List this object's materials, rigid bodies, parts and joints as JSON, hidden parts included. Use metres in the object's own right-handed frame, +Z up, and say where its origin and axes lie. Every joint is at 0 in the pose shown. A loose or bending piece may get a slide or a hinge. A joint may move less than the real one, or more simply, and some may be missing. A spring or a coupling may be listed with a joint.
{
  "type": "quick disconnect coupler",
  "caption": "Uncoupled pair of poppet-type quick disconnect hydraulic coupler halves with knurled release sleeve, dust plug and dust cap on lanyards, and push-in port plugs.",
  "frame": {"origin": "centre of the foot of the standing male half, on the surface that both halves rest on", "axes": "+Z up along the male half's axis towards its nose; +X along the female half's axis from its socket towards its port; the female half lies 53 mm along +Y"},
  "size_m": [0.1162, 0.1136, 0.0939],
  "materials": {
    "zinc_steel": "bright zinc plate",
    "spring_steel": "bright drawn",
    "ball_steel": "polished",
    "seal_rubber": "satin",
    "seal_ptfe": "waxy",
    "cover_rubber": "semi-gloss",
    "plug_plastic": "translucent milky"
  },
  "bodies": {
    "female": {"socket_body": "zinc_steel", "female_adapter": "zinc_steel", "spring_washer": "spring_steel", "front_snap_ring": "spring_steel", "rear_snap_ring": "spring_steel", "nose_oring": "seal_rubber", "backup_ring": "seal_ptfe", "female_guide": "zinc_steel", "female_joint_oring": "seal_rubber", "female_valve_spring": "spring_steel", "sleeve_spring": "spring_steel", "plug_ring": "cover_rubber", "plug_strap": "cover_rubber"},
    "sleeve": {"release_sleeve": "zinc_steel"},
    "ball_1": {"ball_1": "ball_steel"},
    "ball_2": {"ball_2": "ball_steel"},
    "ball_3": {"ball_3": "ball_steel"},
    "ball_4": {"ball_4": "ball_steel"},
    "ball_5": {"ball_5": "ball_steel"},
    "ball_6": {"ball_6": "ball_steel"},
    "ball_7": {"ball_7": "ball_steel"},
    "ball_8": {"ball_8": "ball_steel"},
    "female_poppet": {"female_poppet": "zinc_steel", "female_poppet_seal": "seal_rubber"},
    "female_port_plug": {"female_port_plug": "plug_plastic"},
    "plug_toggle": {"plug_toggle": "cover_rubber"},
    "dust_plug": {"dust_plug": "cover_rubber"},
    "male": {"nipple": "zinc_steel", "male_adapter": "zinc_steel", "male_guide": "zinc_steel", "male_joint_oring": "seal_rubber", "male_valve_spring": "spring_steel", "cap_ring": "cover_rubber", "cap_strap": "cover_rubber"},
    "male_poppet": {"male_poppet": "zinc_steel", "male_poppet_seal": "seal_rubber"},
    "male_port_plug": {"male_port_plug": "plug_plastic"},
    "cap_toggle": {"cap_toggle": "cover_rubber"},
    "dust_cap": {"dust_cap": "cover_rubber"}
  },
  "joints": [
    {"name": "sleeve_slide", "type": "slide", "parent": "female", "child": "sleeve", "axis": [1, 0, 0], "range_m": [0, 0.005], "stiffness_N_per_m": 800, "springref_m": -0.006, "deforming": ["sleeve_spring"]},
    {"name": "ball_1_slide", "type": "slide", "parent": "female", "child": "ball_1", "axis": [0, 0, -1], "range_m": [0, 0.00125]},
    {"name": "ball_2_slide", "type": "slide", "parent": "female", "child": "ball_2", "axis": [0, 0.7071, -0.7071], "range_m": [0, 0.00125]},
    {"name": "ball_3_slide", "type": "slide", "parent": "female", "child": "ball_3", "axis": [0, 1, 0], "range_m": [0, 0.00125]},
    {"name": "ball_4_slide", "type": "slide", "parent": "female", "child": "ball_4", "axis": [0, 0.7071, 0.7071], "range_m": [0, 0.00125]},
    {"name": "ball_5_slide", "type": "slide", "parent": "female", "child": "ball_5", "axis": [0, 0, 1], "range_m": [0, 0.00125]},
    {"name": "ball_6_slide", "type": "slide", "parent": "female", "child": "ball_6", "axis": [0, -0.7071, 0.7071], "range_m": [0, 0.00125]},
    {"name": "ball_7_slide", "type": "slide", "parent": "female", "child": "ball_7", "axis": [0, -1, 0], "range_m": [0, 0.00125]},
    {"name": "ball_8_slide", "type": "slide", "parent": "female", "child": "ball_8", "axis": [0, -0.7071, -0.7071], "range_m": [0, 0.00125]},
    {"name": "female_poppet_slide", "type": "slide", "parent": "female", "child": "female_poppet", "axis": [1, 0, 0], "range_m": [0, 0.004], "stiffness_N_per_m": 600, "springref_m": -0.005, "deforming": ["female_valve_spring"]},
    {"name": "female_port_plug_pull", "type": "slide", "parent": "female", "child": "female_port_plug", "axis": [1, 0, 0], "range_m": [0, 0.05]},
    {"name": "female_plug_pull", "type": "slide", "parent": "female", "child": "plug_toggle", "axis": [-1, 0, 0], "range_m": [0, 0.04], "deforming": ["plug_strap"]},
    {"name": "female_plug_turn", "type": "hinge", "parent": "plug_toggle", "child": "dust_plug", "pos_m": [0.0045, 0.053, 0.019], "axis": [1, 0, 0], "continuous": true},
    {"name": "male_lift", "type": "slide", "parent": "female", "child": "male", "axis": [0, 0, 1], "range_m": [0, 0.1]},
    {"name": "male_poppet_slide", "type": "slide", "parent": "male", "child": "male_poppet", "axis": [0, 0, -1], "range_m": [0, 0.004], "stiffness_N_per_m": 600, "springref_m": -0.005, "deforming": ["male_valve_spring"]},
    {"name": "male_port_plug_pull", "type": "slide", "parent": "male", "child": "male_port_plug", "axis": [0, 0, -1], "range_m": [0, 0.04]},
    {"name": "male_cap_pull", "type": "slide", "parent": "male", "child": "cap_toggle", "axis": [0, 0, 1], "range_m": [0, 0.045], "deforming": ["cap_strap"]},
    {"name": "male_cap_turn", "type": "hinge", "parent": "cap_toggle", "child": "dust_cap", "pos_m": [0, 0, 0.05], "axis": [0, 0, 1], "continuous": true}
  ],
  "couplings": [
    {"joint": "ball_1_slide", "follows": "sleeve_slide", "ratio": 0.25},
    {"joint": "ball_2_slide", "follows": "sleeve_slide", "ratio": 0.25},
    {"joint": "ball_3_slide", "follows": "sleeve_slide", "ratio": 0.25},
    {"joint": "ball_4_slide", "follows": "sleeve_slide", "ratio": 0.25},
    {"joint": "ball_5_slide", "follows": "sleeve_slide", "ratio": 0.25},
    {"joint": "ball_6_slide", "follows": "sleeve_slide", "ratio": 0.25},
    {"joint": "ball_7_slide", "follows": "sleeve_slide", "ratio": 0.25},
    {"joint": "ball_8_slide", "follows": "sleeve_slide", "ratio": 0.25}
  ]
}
§ §
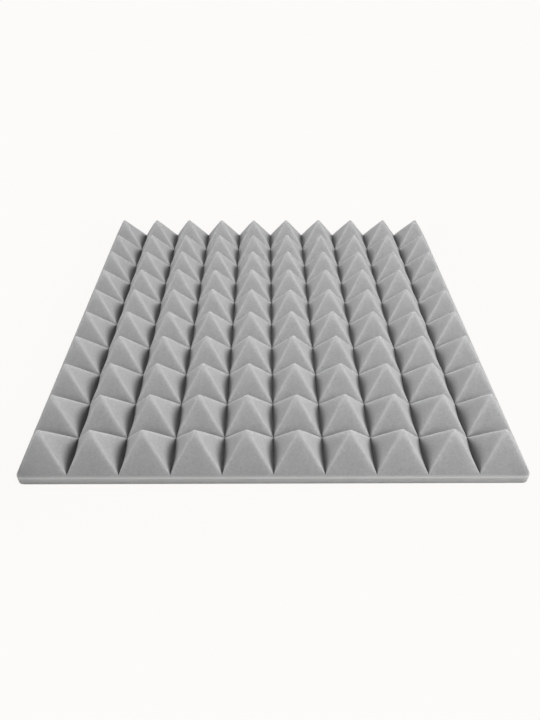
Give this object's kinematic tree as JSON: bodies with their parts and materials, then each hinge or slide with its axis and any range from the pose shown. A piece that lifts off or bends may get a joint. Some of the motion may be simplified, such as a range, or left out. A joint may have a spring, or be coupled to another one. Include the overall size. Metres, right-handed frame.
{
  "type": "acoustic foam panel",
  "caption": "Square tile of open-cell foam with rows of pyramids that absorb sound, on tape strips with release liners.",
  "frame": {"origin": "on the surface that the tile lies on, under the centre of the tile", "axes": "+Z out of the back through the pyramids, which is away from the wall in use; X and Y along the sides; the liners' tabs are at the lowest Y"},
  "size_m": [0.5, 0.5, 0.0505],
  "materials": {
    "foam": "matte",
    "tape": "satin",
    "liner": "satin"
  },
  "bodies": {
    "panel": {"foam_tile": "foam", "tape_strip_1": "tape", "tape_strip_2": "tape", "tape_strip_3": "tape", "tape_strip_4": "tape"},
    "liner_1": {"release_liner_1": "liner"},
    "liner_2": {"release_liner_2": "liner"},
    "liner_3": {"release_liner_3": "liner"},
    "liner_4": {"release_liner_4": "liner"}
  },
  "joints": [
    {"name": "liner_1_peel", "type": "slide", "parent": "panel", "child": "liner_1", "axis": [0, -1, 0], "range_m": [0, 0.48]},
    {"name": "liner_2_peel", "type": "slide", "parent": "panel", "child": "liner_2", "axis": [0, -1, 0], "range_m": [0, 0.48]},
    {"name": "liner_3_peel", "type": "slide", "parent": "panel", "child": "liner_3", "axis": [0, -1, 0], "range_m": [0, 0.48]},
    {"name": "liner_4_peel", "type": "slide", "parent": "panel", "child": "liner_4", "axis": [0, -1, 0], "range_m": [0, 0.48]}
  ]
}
§ §
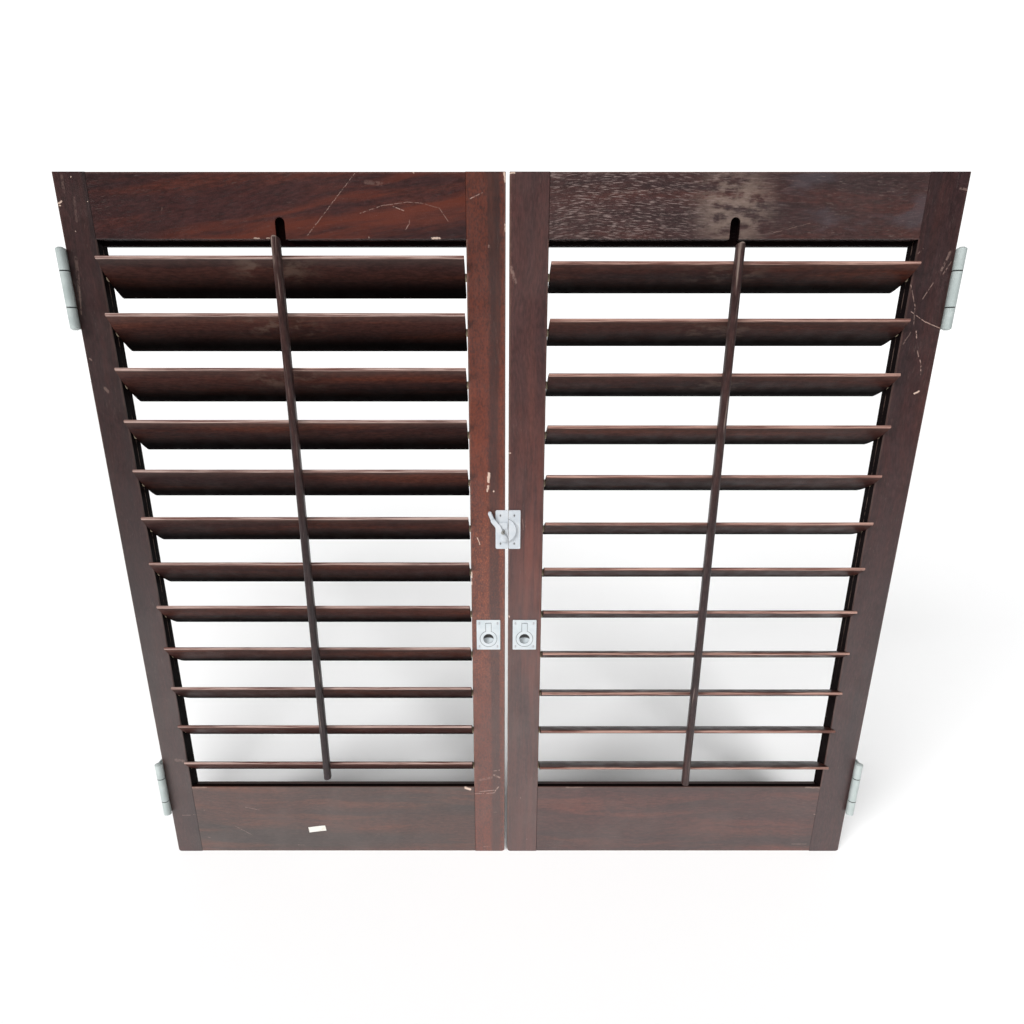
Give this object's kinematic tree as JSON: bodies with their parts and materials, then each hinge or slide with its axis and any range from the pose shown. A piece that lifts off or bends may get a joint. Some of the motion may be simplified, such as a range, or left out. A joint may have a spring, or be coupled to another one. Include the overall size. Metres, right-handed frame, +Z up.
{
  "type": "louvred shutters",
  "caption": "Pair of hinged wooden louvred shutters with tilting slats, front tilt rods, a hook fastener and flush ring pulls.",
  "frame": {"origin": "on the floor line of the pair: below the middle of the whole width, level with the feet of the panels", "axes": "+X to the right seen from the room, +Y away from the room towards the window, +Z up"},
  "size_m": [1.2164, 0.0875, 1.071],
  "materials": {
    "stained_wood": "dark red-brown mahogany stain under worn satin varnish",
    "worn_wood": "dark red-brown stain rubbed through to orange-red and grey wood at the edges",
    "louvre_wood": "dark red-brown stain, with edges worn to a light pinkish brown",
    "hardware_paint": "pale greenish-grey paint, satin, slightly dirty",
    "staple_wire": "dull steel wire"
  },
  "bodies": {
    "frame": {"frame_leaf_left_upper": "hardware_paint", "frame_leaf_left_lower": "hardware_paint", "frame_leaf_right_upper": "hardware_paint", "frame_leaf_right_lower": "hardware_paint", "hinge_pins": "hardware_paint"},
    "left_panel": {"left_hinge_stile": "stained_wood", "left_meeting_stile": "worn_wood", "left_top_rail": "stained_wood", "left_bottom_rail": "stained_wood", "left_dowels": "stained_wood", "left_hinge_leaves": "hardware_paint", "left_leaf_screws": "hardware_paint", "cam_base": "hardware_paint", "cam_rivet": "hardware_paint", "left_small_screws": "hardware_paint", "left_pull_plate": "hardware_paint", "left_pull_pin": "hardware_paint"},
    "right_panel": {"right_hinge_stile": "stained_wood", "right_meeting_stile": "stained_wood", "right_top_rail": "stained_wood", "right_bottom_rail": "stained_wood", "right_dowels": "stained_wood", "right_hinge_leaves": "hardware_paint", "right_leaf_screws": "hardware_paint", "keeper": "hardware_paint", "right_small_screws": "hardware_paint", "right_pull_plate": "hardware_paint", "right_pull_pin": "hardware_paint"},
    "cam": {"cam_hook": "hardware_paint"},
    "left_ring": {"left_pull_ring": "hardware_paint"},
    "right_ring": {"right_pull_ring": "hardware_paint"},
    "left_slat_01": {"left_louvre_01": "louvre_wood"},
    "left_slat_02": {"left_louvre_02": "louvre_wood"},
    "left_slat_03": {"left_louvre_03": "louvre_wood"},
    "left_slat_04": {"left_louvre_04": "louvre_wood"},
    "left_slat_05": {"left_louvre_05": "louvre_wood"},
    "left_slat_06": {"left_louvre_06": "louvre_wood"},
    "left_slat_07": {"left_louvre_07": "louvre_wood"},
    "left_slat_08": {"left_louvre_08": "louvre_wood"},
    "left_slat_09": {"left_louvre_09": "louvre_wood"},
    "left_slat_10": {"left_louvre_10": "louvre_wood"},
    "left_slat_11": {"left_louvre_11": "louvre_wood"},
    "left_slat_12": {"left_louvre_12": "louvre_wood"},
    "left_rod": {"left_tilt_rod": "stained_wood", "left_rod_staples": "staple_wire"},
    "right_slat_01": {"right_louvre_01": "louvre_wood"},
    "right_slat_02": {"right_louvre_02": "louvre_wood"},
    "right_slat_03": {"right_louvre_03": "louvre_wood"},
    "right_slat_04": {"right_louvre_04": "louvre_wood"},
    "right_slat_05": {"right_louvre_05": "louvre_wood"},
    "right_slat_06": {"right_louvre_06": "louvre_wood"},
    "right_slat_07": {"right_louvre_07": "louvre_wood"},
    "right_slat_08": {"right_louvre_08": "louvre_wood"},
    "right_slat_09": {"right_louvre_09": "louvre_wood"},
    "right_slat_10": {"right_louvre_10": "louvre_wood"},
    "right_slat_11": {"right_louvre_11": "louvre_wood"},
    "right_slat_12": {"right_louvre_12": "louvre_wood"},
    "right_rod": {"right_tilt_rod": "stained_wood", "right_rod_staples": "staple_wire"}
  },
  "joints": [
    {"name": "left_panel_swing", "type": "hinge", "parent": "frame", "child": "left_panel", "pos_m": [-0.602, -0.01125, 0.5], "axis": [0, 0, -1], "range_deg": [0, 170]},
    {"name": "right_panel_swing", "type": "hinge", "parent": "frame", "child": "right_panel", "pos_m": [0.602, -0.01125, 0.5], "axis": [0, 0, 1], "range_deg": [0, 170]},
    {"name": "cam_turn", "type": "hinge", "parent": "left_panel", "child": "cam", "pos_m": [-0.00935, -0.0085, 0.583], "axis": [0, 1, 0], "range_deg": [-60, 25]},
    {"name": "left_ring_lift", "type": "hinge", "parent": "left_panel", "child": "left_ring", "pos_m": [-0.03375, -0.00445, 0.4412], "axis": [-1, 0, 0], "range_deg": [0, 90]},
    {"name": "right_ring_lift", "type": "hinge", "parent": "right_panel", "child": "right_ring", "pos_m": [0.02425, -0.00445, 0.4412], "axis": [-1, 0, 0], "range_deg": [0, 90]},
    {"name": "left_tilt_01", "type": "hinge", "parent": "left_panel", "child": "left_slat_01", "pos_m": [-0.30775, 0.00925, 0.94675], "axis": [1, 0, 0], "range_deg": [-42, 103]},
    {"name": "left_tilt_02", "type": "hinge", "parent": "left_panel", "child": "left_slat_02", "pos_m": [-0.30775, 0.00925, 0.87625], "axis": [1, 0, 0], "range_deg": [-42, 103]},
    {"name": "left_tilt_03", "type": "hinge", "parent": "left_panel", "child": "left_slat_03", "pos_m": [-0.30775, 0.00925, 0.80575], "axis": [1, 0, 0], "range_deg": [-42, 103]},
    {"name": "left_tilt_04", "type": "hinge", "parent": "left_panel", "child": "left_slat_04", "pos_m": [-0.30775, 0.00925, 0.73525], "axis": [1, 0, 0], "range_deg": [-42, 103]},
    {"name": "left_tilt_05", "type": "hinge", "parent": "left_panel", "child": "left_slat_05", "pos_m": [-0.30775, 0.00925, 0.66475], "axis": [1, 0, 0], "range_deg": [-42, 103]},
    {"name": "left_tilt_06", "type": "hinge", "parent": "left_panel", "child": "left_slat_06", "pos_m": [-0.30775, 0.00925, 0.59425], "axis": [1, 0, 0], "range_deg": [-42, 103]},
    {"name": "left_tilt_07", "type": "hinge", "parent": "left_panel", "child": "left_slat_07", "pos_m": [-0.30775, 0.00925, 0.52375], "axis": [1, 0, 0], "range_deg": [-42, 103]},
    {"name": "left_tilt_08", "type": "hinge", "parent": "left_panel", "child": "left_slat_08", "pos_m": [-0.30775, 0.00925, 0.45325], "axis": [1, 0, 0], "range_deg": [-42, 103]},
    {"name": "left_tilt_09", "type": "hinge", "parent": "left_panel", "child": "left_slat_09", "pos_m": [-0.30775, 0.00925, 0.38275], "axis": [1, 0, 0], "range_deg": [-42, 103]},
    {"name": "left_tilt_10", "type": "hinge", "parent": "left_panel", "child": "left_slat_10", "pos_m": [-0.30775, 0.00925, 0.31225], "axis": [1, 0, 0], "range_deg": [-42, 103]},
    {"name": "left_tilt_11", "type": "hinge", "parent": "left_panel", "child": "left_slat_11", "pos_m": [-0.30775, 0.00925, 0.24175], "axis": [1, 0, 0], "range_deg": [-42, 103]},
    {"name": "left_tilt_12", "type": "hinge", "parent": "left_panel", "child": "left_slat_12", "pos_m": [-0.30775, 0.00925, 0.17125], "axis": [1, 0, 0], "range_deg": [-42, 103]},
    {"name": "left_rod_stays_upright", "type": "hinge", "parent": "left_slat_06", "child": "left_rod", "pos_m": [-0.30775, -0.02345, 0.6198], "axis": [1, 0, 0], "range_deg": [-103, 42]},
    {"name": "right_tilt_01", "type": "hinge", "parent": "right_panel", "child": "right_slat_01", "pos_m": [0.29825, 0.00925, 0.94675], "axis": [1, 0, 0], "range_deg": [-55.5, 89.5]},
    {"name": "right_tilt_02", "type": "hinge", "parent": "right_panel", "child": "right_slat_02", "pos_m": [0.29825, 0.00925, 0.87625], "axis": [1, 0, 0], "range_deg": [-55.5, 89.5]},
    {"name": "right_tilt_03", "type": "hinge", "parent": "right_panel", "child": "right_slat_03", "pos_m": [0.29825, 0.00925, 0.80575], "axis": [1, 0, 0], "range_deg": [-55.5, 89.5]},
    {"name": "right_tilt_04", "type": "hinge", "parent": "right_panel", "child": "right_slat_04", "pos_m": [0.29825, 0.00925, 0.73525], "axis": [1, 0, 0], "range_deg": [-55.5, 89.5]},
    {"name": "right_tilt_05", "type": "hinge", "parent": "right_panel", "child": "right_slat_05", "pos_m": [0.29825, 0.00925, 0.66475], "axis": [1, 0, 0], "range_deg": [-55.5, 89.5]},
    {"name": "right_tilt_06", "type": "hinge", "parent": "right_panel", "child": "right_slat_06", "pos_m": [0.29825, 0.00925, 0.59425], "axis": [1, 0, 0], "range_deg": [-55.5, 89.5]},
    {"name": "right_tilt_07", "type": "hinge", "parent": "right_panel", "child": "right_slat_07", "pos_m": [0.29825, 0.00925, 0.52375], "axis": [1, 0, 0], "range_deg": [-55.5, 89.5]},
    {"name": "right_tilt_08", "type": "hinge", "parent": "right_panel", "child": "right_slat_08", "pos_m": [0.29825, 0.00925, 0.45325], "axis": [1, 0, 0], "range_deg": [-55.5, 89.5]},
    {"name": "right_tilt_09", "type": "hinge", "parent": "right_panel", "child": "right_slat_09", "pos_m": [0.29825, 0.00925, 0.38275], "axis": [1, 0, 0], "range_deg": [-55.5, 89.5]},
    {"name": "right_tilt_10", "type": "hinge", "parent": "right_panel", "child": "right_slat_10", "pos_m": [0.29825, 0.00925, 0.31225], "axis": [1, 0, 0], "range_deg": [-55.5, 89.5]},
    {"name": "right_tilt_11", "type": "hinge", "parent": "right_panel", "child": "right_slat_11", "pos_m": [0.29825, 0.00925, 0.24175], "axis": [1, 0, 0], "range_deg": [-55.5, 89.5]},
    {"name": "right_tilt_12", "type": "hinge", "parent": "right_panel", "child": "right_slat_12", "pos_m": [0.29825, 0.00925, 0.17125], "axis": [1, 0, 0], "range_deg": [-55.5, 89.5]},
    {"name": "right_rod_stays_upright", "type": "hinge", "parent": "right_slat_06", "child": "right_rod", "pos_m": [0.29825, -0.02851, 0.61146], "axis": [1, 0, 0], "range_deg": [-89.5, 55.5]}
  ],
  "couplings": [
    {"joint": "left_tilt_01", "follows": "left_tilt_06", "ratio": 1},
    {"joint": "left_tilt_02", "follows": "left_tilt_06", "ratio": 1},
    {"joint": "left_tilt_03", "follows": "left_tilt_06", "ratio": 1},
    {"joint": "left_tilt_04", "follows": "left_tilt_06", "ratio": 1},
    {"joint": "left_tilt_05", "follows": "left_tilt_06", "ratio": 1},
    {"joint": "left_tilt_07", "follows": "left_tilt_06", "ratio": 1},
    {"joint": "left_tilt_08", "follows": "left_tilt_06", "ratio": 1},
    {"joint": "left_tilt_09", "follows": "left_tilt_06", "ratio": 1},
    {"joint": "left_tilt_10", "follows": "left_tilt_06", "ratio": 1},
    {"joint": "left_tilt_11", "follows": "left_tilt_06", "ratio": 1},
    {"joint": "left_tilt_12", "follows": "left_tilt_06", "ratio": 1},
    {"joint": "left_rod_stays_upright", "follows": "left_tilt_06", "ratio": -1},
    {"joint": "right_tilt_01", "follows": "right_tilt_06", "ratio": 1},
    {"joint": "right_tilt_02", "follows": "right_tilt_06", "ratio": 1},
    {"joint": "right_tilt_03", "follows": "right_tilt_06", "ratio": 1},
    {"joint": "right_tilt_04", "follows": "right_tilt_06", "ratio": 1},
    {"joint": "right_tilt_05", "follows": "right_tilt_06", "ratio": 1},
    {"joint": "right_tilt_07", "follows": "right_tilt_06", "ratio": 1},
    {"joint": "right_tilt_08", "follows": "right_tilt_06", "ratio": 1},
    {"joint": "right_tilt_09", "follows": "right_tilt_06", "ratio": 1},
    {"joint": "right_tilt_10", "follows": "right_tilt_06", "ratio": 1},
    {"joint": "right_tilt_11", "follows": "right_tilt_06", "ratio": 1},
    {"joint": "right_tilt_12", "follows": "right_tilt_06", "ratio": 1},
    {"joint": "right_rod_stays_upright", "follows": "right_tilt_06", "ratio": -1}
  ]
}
§ §
> [GOAL OF THE EXERCISE] In the listing above, locate each line with "Give" and copy it.

> [SOLUTION]
Give this object's kinematic tree as JSON: bodies with their parts and materials, then each hinge or slide with its axis and any range from the pose shown. A piece that lifts off or bends may get a joint. Some of the motion may be simplified, such as a range, or left out. A joint may have a spring, or be coupled to another one. Include the overall size. Metres, right-handed frame.
Give this object's kinematic tree as JSON: bodies with their parts and materials, then each hinge or slide with its axis and any range from the pose shown. A piece that lifts off or bends may get a joint. Some of the motion may be simplified, such as a range, or left out. A joint may have a spring, or be coupled to another one. Include the overall size. Metres, right-handed frame, +Z up.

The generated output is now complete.